▶ [TASK INSTRUCTIONS] Of the material below, the lines to be retyped are those from the line containing "const group = new THREE.Group();" through the line containing "bpy.data.objects.remove(obj)", inclusive; reproduce them exactly.
• • •
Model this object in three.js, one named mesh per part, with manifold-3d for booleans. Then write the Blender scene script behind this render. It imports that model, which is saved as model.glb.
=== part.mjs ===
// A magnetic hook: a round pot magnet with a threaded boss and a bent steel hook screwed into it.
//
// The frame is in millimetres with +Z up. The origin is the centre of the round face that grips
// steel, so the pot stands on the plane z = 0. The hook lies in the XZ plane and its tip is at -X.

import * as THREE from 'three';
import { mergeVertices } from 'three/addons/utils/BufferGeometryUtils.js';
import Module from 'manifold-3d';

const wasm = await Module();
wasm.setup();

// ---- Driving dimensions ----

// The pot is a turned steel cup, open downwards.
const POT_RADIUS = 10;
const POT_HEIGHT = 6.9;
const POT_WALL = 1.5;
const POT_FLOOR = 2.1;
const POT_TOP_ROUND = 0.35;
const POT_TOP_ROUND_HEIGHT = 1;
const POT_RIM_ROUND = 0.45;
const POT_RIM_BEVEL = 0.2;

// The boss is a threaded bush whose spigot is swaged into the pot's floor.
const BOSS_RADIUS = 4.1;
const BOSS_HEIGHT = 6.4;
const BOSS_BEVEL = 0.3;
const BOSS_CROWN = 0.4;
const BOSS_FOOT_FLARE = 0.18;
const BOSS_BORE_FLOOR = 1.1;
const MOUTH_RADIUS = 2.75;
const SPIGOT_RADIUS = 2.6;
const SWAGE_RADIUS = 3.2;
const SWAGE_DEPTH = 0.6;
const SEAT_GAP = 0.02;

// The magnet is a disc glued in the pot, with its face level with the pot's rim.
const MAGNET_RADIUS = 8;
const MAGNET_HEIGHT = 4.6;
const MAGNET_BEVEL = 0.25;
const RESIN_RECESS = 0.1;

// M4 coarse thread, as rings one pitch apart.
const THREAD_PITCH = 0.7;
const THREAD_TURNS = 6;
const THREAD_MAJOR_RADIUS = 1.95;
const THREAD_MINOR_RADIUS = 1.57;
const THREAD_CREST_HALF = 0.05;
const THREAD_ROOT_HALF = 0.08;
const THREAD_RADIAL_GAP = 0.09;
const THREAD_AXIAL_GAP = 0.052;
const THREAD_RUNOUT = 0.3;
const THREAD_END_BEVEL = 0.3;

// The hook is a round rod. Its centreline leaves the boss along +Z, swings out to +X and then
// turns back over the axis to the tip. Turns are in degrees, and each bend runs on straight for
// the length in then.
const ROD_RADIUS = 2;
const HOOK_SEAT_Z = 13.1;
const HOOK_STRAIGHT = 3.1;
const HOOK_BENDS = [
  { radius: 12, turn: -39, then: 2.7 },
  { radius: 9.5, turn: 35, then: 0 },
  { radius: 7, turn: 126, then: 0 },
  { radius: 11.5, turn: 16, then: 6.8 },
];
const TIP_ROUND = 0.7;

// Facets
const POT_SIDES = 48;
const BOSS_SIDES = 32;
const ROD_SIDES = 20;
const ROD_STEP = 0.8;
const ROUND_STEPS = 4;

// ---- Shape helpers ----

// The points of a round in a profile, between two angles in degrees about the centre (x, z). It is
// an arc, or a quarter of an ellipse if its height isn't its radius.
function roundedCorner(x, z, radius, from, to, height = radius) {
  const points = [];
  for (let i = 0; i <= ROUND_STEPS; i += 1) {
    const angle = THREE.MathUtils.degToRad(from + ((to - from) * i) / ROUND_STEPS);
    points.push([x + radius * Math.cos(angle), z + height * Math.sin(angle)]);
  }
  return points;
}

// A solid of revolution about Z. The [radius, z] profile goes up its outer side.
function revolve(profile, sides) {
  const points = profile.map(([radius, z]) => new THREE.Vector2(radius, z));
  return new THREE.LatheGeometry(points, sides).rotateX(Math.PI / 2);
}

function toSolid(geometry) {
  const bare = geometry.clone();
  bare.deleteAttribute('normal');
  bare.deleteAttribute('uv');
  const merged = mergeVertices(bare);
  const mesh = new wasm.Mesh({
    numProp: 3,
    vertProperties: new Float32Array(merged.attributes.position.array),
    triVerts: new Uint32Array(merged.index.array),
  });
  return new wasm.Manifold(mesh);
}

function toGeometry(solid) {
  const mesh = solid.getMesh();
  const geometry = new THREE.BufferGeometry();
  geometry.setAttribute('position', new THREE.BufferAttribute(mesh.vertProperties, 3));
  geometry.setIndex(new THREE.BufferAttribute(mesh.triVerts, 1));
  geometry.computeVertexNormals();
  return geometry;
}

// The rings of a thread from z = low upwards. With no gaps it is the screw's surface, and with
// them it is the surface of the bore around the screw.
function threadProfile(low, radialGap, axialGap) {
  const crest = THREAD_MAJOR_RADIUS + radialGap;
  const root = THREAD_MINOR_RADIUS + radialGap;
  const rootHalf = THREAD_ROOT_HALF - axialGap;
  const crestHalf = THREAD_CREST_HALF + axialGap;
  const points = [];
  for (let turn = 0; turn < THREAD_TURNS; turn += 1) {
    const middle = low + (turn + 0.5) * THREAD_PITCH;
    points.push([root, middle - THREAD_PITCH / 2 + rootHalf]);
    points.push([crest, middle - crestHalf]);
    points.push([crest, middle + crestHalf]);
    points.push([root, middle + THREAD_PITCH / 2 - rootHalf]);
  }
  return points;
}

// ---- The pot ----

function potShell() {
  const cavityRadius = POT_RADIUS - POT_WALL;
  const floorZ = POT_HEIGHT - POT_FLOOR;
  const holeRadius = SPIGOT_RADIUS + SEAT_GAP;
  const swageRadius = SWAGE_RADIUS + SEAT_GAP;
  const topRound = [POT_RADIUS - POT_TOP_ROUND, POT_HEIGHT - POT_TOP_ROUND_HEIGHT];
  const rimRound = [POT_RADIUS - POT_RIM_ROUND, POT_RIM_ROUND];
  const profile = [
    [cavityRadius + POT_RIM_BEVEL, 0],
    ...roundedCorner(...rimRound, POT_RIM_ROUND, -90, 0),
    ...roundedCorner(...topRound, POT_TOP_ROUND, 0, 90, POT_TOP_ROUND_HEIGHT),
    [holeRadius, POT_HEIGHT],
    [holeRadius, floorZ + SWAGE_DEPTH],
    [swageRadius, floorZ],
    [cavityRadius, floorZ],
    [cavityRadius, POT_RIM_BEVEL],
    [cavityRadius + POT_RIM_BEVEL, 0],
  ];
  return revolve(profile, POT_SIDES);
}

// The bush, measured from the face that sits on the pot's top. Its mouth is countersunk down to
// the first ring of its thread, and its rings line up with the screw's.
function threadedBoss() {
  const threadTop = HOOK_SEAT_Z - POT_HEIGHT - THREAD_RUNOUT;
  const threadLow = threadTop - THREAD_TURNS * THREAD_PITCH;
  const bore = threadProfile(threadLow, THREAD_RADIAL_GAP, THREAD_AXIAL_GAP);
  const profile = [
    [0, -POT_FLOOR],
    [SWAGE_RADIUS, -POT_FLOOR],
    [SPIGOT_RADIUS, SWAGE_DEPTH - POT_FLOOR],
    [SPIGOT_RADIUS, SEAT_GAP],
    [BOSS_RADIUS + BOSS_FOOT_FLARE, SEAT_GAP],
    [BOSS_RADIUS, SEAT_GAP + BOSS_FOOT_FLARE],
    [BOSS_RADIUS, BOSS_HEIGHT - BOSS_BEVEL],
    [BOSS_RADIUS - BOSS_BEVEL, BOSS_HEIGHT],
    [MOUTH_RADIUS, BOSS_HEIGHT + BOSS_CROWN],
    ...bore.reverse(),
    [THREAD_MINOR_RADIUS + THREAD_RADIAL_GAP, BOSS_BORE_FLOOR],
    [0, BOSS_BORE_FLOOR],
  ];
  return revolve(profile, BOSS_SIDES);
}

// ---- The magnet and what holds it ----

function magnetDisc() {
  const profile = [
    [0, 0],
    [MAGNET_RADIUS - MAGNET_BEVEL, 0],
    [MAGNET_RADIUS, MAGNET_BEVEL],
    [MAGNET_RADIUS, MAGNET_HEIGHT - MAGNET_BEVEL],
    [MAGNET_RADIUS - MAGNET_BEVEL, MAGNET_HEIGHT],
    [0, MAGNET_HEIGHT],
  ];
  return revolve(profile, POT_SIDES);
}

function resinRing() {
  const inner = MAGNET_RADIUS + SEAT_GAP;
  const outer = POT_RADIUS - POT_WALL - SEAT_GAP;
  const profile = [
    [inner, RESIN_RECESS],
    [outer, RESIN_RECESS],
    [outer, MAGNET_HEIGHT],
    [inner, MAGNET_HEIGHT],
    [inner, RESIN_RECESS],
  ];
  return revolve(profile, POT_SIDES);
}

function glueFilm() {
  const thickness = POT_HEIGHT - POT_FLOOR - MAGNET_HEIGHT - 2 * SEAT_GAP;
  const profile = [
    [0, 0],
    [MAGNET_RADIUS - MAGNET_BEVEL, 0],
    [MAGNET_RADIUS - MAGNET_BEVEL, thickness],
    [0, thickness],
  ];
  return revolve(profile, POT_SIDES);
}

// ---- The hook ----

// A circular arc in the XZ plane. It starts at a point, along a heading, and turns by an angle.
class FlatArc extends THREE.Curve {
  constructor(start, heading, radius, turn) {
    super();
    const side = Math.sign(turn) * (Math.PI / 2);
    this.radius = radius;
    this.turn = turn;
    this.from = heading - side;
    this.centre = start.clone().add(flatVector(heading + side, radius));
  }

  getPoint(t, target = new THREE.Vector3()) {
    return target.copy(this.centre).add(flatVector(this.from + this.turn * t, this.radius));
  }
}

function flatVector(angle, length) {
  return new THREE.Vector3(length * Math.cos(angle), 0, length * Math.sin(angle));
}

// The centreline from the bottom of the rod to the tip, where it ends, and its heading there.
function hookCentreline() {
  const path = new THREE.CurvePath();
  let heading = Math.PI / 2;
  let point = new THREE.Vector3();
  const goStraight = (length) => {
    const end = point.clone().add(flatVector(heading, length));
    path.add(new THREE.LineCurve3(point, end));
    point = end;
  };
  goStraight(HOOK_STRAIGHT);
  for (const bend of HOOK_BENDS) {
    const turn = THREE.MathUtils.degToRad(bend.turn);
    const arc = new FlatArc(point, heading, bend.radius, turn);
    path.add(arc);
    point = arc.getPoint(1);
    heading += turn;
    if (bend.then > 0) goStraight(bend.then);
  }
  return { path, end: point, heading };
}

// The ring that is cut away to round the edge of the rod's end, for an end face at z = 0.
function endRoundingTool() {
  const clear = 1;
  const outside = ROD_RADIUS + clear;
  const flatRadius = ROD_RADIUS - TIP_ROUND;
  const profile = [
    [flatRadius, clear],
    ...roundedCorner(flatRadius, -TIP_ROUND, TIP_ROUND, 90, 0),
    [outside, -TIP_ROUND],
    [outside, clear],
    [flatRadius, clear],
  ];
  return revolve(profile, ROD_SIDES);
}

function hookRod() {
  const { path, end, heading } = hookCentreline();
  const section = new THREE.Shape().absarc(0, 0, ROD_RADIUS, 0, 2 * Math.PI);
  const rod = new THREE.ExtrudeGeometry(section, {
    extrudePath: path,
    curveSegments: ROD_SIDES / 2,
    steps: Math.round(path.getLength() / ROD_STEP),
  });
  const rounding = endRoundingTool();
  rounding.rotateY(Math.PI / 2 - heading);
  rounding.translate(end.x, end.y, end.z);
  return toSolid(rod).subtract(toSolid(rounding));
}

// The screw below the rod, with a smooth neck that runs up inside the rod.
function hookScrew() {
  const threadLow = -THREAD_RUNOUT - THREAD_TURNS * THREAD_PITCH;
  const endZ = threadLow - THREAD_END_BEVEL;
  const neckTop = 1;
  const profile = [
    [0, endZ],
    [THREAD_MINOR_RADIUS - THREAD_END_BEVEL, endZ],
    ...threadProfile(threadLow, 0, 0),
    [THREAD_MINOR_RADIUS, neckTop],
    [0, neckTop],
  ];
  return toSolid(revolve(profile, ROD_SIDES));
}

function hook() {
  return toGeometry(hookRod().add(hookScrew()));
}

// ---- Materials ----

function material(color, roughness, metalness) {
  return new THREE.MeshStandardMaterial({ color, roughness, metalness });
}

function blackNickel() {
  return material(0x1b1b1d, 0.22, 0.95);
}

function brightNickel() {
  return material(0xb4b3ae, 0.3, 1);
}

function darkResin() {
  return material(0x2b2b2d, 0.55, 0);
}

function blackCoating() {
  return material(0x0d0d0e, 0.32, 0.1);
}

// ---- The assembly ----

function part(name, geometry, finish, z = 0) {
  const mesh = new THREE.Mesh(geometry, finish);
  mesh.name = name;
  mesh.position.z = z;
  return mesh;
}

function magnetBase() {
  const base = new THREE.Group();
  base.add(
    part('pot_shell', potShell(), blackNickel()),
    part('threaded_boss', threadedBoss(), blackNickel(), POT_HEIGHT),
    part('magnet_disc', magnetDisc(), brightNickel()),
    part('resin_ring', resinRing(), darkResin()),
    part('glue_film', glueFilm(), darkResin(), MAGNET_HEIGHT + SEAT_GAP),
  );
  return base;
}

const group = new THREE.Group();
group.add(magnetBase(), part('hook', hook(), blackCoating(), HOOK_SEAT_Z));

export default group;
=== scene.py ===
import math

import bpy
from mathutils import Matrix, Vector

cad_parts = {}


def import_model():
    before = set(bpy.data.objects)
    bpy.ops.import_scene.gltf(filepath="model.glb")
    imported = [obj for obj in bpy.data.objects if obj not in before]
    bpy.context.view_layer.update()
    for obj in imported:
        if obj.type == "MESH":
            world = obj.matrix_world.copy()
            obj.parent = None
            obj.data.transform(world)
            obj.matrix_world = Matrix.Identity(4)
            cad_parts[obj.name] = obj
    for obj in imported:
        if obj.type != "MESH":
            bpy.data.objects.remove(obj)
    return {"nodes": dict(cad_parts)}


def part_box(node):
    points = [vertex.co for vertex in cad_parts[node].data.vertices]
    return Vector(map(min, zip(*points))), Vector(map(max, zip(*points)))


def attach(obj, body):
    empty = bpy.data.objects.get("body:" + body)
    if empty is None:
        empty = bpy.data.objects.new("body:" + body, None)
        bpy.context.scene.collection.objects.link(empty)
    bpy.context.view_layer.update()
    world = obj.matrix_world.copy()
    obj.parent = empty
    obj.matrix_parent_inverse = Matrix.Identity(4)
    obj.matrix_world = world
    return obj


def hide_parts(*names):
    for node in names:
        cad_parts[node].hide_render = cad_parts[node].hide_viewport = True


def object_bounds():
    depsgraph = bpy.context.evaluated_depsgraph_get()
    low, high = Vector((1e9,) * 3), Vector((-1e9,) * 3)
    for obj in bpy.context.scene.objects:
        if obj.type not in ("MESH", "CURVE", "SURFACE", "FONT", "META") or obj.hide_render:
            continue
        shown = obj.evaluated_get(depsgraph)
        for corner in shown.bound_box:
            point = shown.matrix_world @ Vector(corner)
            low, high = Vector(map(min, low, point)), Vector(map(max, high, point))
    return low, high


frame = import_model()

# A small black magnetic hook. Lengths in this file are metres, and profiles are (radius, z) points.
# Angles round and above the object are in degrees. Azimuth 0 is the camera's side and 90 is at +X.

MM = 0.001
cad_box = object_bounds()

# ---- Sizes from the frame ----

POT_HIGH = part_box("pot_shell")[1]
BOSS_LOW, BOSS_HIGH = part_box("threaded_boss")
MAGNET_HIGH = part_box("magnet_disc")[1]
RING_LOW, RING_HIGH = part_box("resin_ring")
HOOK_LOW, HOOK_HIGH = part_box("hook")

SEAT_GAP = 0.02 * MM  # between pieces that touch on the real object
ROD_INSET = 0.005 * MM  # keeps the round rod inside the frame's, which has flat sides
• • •
▶ [WRITTEN RESPONSE]
const group = new THREE.Group();
group.add(magnetBase(), part('hook', hook(), blackCoating(), HOOK_SEAT_Z));

export default group;
=== scene.py ===
import math

import bpy
from mathutils import Matrix, Vector

cad_parts = {}


def import_model():
    before = set(bpy.data.objects)
    bpy.ops.import_scene.gltf(filepath="model.glb")
    imported = [obj for obj in bpy.data.objects if obj not in before]
    bpy.context.view_layer.update()
    for obj in imported:
        if obj.type == "MESH":
            world = obj.matrix_world.copy()
            obj.parent = None
            obj.data.transform(world)
            obj.matrix_world = Matrix.Identity(4)
            cad_parts[obj.name] = obj
    for obj in imported:
        if obj.type != "MESH":
            bpy.data.objects.remove(obj)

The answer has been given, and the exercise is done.